Every once in a while a poetry book bursts onto the scene—heavy with luggage tagged from all manner of airports—just begging to be unpacked....Matadora introduces us to a fearless new talent, whose voice is sure to be a significant and sexy siren call—compelling us to return again and again to the poems in this remarkably stunning debut collection." 
—Mid-American Review


"In Sarah Gambito’s first book, a world is reborn and so to accommodate it the speaker assumes just so many multiple elations, all of them daughters and sisters of the things of the world. These poems fly in from other countires. They blur the speed of prayers with alt.rock lyrics. In the poems continents reverse themselves as if drifting in amniotic fluid, lines of lineage re-emerge and voices in other languages adopt themselves to various new forms of speech.
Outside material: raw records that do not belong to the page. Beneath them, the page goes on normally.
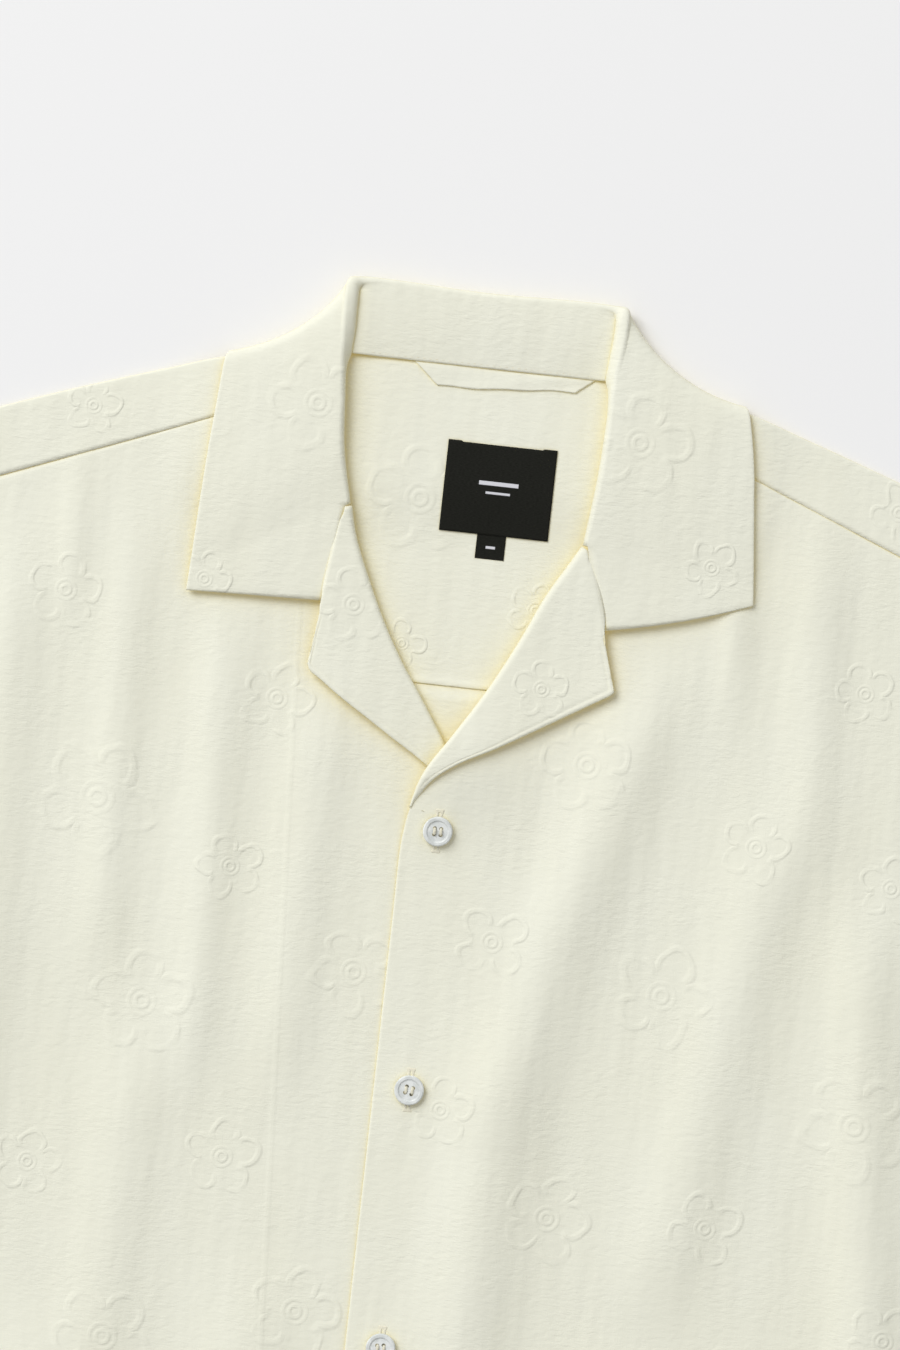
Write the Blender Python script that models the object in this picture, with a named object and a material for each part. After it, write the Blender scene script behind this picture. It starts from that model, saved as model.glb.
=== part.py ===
"""Camp collar shirt with short sleeves, laid flat on its back with its neck towards +Y.

Every cut piece is a cloth wall: a surface worked out from the sizes below, thickened by a
Solidify modifier. Sizes are in millimetres, with x = 0 on the button line, x growing towards
the wearer's left and y = 0 at the collar's back fold, and become metres in the meshes.
"""
import bpy
import bmesh
import numpy as np
from mathutils import Matrix, Vector

MM = 0.001

CLOTH = 1.0                      # thickness of one wall of cloth
SEAM_GAP = 0.4                   # air between two pieces that are sewn or lie on each other
LAYER = CLOTH + 0.35             # from one layer's middle to the next one's middle
SHELL_LIMIT = 1.3                # most that a layer moves out further at a sharp turn

SHOULDER_FOLD = ((50, -31.6), (64, -32.6), (84, -34.9), (110, -42.2), (135, -48.8),
                 (235, -82.5))   # |x|, y
ARMHOLE = ((-82.5, 235), (-97, 232.8), (-112, 231), (-140, 229.5), (-168, 230), (-200, 234.5),
           (-230, 243), (-255, 253), (-275, 262), (-290, 269.5), (-300, 275))   # y, |x|
SHOULDER_X = 235.0               # half width from shoulder point to shoulder point
UNDERARM_Y = -300.0
HEM_Y = -700.0
HEM_HALF_WIDTH = 268.0
YOKE_SEAM_Y = -168.0
NECK_SEAM_Y = -31.4
FRONT_EDGE = 15.0                # each front reaches this far past the button line
SLEEVE_HEM_TOP = (415.0, -208.0)
SLEEVE_HEM_UNDER = (328.0, -346.0)

LEAF_ZONE = dict(x_full=106.0, x_end=140.0, y_full=-80.0, y_end=-112.0)
LEAF_STACK = 2.7                 # the back rides this high over the collar leaf under it
NECK_PUFF = dict(height=0.7, x_full=120.0, x_end=175.0, y_full=-105.0, y_end=-150.0)
CLOSING = dict(x_full=18.0, x_end=52.0)   # where the overlapping front lies a layer higher
LAPEL_HUMP = dict(height=4.6, x=0.5, y=-201.0, spread=25.0)   # its rise over the other lapel

BACK_INSET = 1.5                 # the back's side edge lies inside the front's rim
SHOULDER_RISE = 0.9              # from the yoke's top edge to the crest of the shoulder fold
STRIP_NECK_X = {-1: 64.8, 1: 57.2}   # where each shoulder strip ends at the neck
FORWARD_SEAM = dict(x=75.0, y=-50.0, slope=-0.395, outer_x=231.5, neck_gap=0.6)
SIDE_RIM_WIDTH = 3.0
SIDE_RIM = (
    # x from the side at the armhole, x below it, drop below it: the edge curls round the back
    (-0.2, 0.1, 1.3),
    (-1.0, -0.2, 0.7),
    (-2.0, -1.2, 0.15),
)
STRAIGHT_EDGE_TOP = -262.0       # the front edges are straight from the hem to here
SIDE_TOP = -311.0                # side end of the row that meets the first lapel row
ARM_GAP = 0.6                    # from the body's armhole edge to the sleeve's
SLEEVE_BOW = 10.0                # sag of the sleeve's top fold
SLEEVE_PUFF = 0.9                # air in the sleeves, which keeps their folded edges round

FRONT_ARM_YS = (-299.8, -290, -275, -255, -230, -215, -200, -184, -168, -154, -140, -113)

# soft folds of the front layer: a line from (x0, y0) to (x1, y1), its half width and height
FRONT_FOLDS = (
    # x0, y0, x1, y1, half width, height
    (78, -175, 30, -445, 26, 2.6),
    (30, -445, 34, -660, 24, 1.6),
    (137, -80, 148, -215, 14, 1.8),
    (148, -215, 118, -420, 24, 2.0),
    (190, -120, 186, -300, 20, 1.6),
    (207, -320, 214, -640, 12, 2.8),
    (150, -470, 176, -690, 22, 2.0),
    (96, -430, 84, -640, 22, 1.6),
    (-64, -185, -58, -420, 22, 2.0),
    (-116, -180, -122, -420, 18, 1.8),
    (-178, -100, -172, -190, 12, 1.6),
    (-196, -170, -206, -430, 20, 2.2),
    (-150, -430, -160, -680, 24, 2.2),
    (-56, -430, -72, -660, 22, 1.8),
    (-226, -330, -232, -600, 16, 2.4),
    (262, -130, 330, -300, 18, 2.6),
    (330, -170, 372, -240, 14, 1.8),
    (-258, -140, -322, -300, 18, 2.4),
    (-318, -165, -370, -250, 16, 2.0),
)

# collar sections from the centre back to the gorge: where the stand's edge, the fold, the
# middle and the outer edge of the leaf lie; the leaf starts under the back and comes round
# the shoulder to the front
COLLAR_LEFT_PLAN = (
    # stand x, y, fold x, y, mid x, y, outer x, y
    (-3.5, -3.8, -3.5, -1.2, -3.5, -40, -3.5, -75),
    (-30, -3.2, -34, -0.6, -38, -40, -42, -76),
    (-47, -3.0, -54.5, -0.2, -66, -39, -78, -73),
    (-52.6, -3.3, -58.5, -0.2, -74, -37.5, -97, -58),
    (-55.4, -3.9, -60.6, -0.4, -79, -31.5, -106.3, -40.8),
    (-57.4, -5.2, -61.7, -1.2, -81.3, -27.8, -108, -38.4),
    (-58.5, -7.5, -62.2, -3, -83, -25.6, -109.4, -37.2),
    (-58.7, -11, -62.4, -6.2, -84.6, -26.8, -110.6, -38.2),
    (-58.8, -15.5, -62.4, -10.5, -86, -30, -111.6, -41.6),
    (-58.8, -23, -62.2, -19, -88, -40, -112.8, -58),
    (-59.2, -30.6, -61.6, -29, -88, -52, -114.1, -76),
    (-59.5, -33.2, -61.5, -32.4, -88, -55.4, -114.3, -79.6),
    (-61.2, -39, -60.8, -39, -87.5, -63, -114.8, -88),
    (-62.5, -50, -59.8, -50, -87, -77, -115.4, -101),
    (-60, -73.5, -57.6, -73, -86, -96, -116.2, -119),
    (-55.2, -94, -52.9, -93.4, -84, -112, -116.7, -130),
)
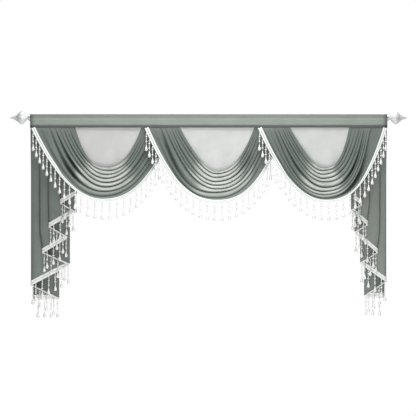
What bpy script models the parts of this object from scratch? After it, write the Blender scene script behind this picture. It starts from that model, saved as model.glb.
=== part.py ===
"""Waterfall valance on a curtain rod: three swags over sheer panels, two pleated cascades, bead fringe.

Metres, +Z up. The origin is on the rod's axis at mid length. +X runs to the viewer's right, and the
front faces -Y.
"""

import math

import bmesh
import bpy
from mathutils import Vector

# Driving sizes, in metres.
HEADER_LENGTH = 2.0
ROD_RADIUS = 0.0175
ROD_LENGTH = 2.015
CLOTH = 0.0015
SHEER = 0.001
TAPE = 0.001
GAP = 0.0003
SKIRT_BOTTOM = -0.056
POCKET_BOTTOM = -0.0445
LAP_TOP = -0.0455

# Rod pocket. The skirt hangs in front of the rod, and the back layer is stitched to it under the rod.
POCKET_EASE = 0.00025
POCKET_WIDE = ROD_RADIUS + CLOTH + POCKET_EASE
POCKET_HIGH = ROD_RADIUS + GAP + CLOTH / 2
SKIRT_Y = -POCKET_WIDE
POCKET_ARC_STEPS = 12
HEADER_STEPS = 3
SKIRT_FRONT_TOP = -0.020
BACK_STITCH_TOP = -0.0405
BACK_STITCH_GAP = 0.0004
# The back layer under the rod, from the pocket down to its stitching, as depth and height.
POCKET_BACK = (
    (0.0180, -0.0110),
    (0.0135, -0.0235),
    (0.0035, -0.0315),
    (-0.0085, -0.0360),
    (-0.0150, -0.0380),
)

# The seam allowances of swags, sheers and cascades are stacked behind the skirt, one layer each.
LAYER_STEP = CLOTH + GAP


def layer_y(number):
    """Mid depth of a stitched layer. Layer 1 lies against the back of the skirt."""
    return SKIRT_Y + number * LAYER_STEP


# Swags. Each is the sheet between its rim (the scoop's edge) and its hem, both hung from the header.
# x_left, x_right: where the curve meets the header; drop: how far it hangs below the header's edge;
# power_left, power_right: how full the curve is on each side of its middle; lean: how far its lowest
# point sits to the right, as a share of half its width.
CURVE_COLUMNS = ("x_left", "x_right", "drop", "power_left", "power_right", "lean")
SWAGS = {
    "left": {
        "rim": (-0.747, -0.377, 0.219, 2.63, 2.59, -0.055),
        "hem": (-0.989, -0.194, 0.407, 2.02, 2.45, 0.0),
        "layers": (1, 2),
    },
    "middle": {
        "rim": (-0.161, 0.255, 0.243, 1.47, 2.49, -0.036),
        "hem": (-0.354, 0.421, 0.414, 2.37, 2.45, 0.035),
        "layers": (1, 2),
    },
    "right": {
        "rim": (0.454, 0.786, 0.223, 1.53, 3.01, 0.094),
        "hem": (0.279, 0.992, 0.413, 2.24, 2.45, 0.060),
        "layers": (1, 1),
    },
}

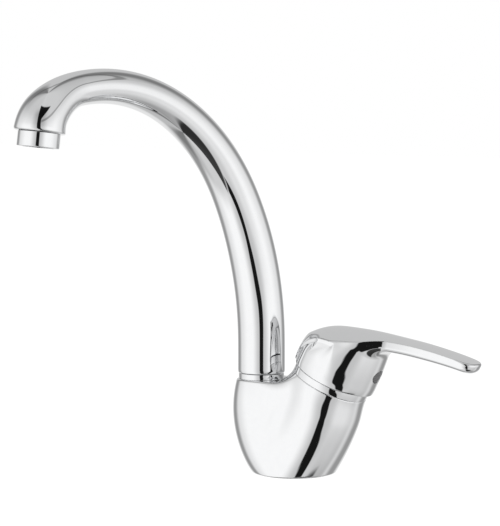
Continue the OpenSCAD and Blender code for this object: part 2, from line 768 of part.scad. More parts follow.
// Horseshoe that lets the hoses past and is held by the stud
slot_x = inlet_x + 5;
slot_r = norm([slot_x - inlet_x, inlet_y]) + inlet_r + free_gap;
module horseshoe(h) {
    difference() {
        cylinder(r = shoe_r, h = h);
        translate([-stud_x, 0, -cut]) cylinder(r = stud_r + 0.4, h = h + 2 * cut, $fn = 64);
        hull() for (x = [slot_x, shoe_r * 2])
            translate([x, 0, -cut]) cylinder(r = slot_r, h = h + 2 * cut, $fn = 64);
    }
}

module horseshoe_gasket() {
    color(rubber) translate([0, 0, deck_under - shoe_rubber_h]) horseshoe(shoe_rubber_h);
}

module horseshoe_plate() {
    color(steel) translate([0, 0, shoe_steel_z]) horseshoe(shoe_steel_h);
}

module fixing_nut() {
    color(brass) translate([-stud_x, 0, fix_nut_z]) difference() {
        cylinder(r = fix_nut_r, h = fix_nut_h, $fn = 6);
        translate([0, 0, -cut]) cylinder(r = stud_r + seat_gap, h = fix_nut_h + 2 * cut, $fn = 64);
    }
}

body();
base_gasket();
spout_collar_ring();
spout_keeper_screw();
spout();
spout_upper_bush();
spout_lower_bush();
spout_upper_oring();
spout_lower_oring();
aerator_shell();
aerator_washer();
aerator_insert();
aerator_mesh();
cover_ring();
cartridge_nut();
cartridge_housing();
cartridge_base();
cartridge_base_seals();
fixed_ceramic_disc();
moving_ceramic_disc();
disc_carrier();
cartridge_turret();
turret_oring();
stem_pin();
stem();
handle();
handle_grub_screw();
index_plug();
fixing_stud();
horseshoe_gasket();
horseshoe_plate();
fixing_nut();
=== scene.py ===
"""Chromed bar faucet: a forked body, a swan-neck spout and a long curved lever.

Lengths in the shape functions are millimetres, and angles in the world's formulas are degrees.
Meshes are made in metres.
"""
import bpy
import functools
import math
import numpy as np
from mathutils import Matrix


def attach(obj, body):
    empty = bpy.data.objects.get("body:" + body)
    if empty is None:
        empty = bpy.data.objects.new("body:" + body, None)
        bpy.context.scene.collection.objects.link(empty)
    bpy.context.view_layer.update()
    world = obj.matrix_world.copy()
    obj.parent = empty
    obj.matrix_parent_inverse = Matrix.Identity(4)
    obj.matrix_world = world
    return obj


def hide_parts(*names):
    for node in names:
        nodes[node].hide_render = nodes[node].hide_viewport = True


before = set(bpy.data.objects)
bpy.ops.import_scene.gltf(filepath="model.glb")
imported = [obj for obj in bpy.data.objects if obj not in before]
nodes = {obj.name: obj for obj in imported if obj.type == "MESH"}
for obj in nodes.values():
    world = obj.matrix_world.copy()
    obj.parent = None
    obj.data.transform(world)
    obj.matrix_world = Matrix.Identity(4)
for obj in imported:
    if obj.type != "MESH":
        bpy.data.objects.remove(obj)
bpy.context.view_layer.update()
scene = bpy.context.scene
MM = 0.001

# ---------------------------------------------------------------- places

AHEAD = np.array([1.0, 0.0, 0.0])
SIDE = np.array([0.0, 1.0, 0.0])
PLUMB = np.array([0.0, 0.0, 1.0])
TILT = math.radians(25)                   # lean of the cartridge axis
MOUTH = np.array([24.2, 0.0, 57.0])       # middle of the cartridge mouth
ACROSS = np.array([math.cos(TILT), 0.0, -math.sin(TILT)])
UP = np.array([math.sin(TILT), 0.0, math.cos(TILT)])
SOCKET_X, SOCKET_Z = -22.6, 57.5          # spout axis and shoulder
SWING = math.radians(180 + 71)            # direction of the spout, seen from above
OUT = np.array([math.cos(SWING), math.sin(SWING), 0.0])
BESIDE = np.cross(PLUMB, OUT)             # level, square to the spout
NECK_R = 24.1                             # radius of the cartridge branch and its ring
HOLE_EDGE = 0.25                          # rounding where a hole meets the outside


def from_mouth(points):
    """Points given on the cartridge axis, with the mouth as zero, as points of the whole faucet."""
    p = np.asarray(points, float)
    return MOUTH + p[..., :1] * ACROSS + p[..., 1:2] * SIDE + p[..., 2:3] * UP


def on_axis(x, y, z):
    """Point of the faucet as (across, side, up) from the cartridge mouth."""
    dx, dz = x - MOUTH[0], z - MOUTH[2]
    return dx * ACROSS[0] + dz * ACROSS[2], y, dx * UP[0] + dz * UP[2]


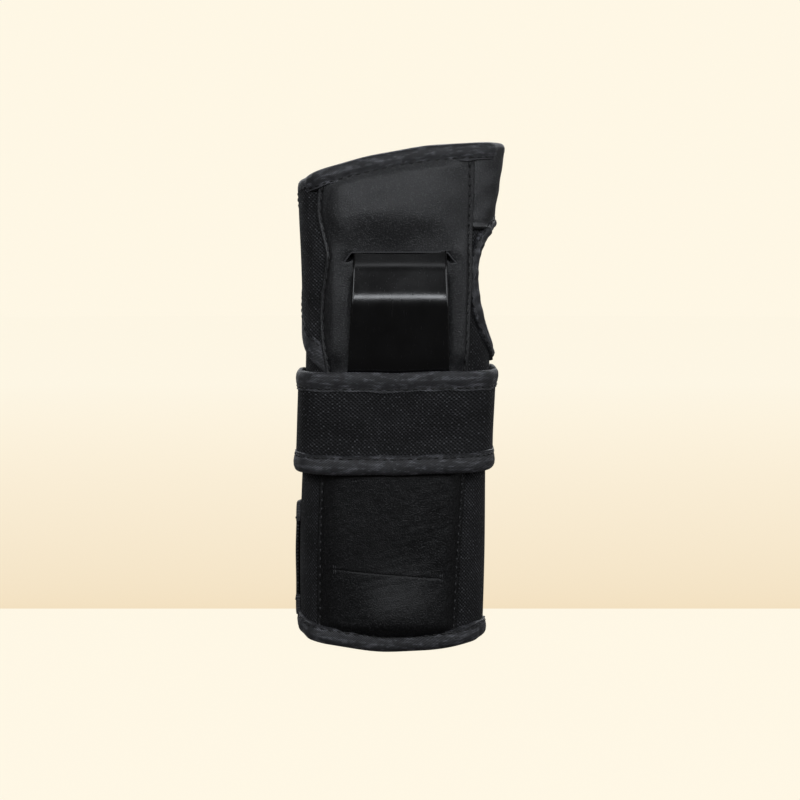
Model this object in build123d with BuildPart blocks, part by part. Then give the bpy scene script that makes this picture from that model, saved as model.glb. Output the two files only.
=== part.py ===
"""Wrist guard for skating and snowboarding, right hand, closed as it is worn.

The guard is a padded sleeve that stands on its cuff. +Z runs up the forearm to the fingers,
-Y is the palm side, +X is the thumb side and -X is the little-finger side, where it opens.
Every cloth layer is a shell between two offsets of the hand cavity, trimmed by a few zones.
All sizes are millimetres.
"""
import os

from build123d import *

# ---- Overall sizes -----------------------------------------------------------------------
LENGTH = 189.2  # from the cuff's rim to the top edge on the thumb side
WRIST_Z = 92.0  # narrowest level
REACH = 70.0  # half size of the trimming zones, well outside the guard

# Hand cavity at the cuff, the wrist and the knuckle end: half width, half depth, corner radius
CUFF_CAVITY = (30.4, 18.2, 12.6)
WRIST_CAVITY = (29.8, 17.2, 12.0)
HAND_CAVITY = (32.6, 15.7, 11.7)

# ---- Layer thicknesses -------------------------------------------------------------------
LINING_T = 0.8
FOAM_T = 3.2
MESH_T = 0.8
LEATHER_T = 1.0
LOOP_T = 1.4
HOOK_T = 1.0
STRAP_T = 1.5
BINDING_T = 0.6
PATCH_T = 0.6
SPLINT_T = 2.0
BACK_SPLINT_T = 1.6
POCKET_PLAY = 0.4  # how much thicker the palm padding is than the splint in its pocket
PAD_T = SPLINT_T + POCKET_PLAY

# ---- Clearances --------------------------------------------------------------------------
SEAM_GAP = 0.4  # between the halves and between strap segments that move
FACE_GAP = 0.3  # between hook and loop faces, and around the splints
TRIM_GAP = 0.2  # between pieces that are sewn edge to edge

# ---- Edges, seams and openings -----------------------------------------------------------
BINDING_W = 5.5  # visible width of the tape on the cuff and the top edge
STRAP_BINDING_W = 5.0
HOLE_BINDING_W = 4.0
PIPING_W = 1.6
HOOK_REACH_X = 20.0  # hook patches stay on the flat of the back
# x, z of the slanted top edge, from the little-finger side to the thumb side
TOP_EDGE = ((-43.0, LENGTH - 15.2), (0.0, LENGTH - 3.7), (43.0, LENGTH))
GUARD_TOP = LENGTH + 2.8  # loft height of the sleeve, just above its top edge
FLAP_EDGE_X = -28.0  # free edge of the back flap
THUMB_HOLE_Y = 1.0  # measured from the sleeve's middle plane
THUMB_HOLE_Z = 131.0
THUMB_HOLE_RY = 16.0
THUMB_HOLE_RZ = 22.0

# ---- Palm side ---------------------------------------------------------------------------
SPLINT_X = 2.0  # middle of the palm splint
SPLINT_W = 36.0
SPLINT_CORNER = 9.0
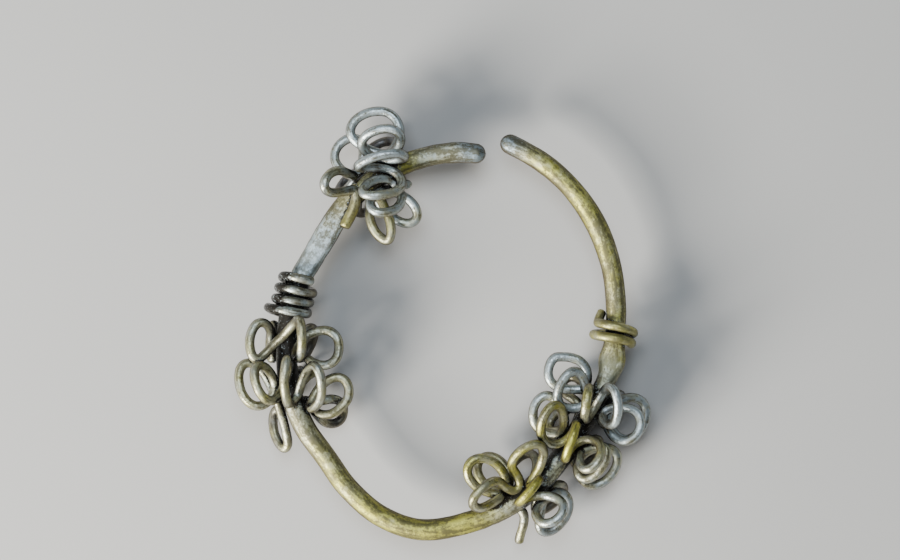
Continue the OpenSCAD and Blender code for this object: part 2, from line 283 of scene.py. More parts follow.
class RingLine:
    """The middle line of the ring wire, with its width, height and squareness by the place along it. It is
    drawn in steps between stations, and its direction is taken over a short reach."""

    steps = 24
    reach = 0.5 * MM

    def __init__(self, sizes):
        stations = [
            np.array(
                (
                    sizes.ring_radius * row[REACH] * math.cos(math.radians(row[TURN])),
                    sizes.ring_radius * row[REACH] * math.sin(math.radians(row[TURN])),
                    sizes.ring_wire * row[WIDE],
                    sizes.ring_wire * row[TALL],
                    row[SQUARE],
                )
            )
            for row in RING_STATIONS
        ]
        ends = [stations[0], *stations, stations[-1]]
        rows = [
            between(*ends[i : i + 4], k / self.steps)
            for i in range(len(stations) - 1)
            for k in range(self.steps)
        ]
        self.rows = np.array(rows + [stations[-1]])
        lengths = np.linalg.norm(np.diff(self.rows[:, :2], axis=0), axis=1)
        self.at = np.concatenate(([0], np.cumsum(lengths)))
        self.length = self.at[-1]

    def value(self, place, column):
        """X, y, width, height or squareness, by its column, at a place in metres along the wire."""
        return float(np.interp(place, self.at, self.rows[:, column]))

    def point(self, place):
        return Vector((self.value(place, 0), self.value(place, 1), 0))

    def outward(self, place):
        """The way out of the ring, square to the wire."""
        along = self.point(place + self.reach) - self.point(place - self.reach)
        return Vector((along.y, -along.x, 0)).normalized()

    def around(self, place, roll, away, side):
        """A point off the wire's middle line: away in the direction of roll, and sideways round the wire."""
        roll = math.radians(roll)
        out = away * math.cos(roll) - side * math.sin(roll)
        up = away * math.sin(roll) + side * math.cos(roll)
        return self.point(place) + self.outward(place) * out + Vector((0, 0, up))


# The wire slips towards the next loop's place over this angle, in degrees, before a loop's root
SLIP_ANGLE = 85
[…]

The speaker arrives from time to time. She is like snow. She takes short holidays. She smiles at birthday cards. She flits from Tagalog to East Villagese. She has a halogen stereo and waits for 'my late great Chachi.' She tries on her butterfly kite. Through all this, she is the breathless sum of her various accoutrements: crystal and sea-egg, a borealis, a lamp, a holidaypipe, a Paloma, a sister. A beautiful book." 
—Tan Lin


"The poems in Sarah Gambito's first book, Matadora, are sheer juxtapositions of anything--star fish, Tagalog, frisson-- and the friction very often adds a political dimension to the poetic. Lovely!"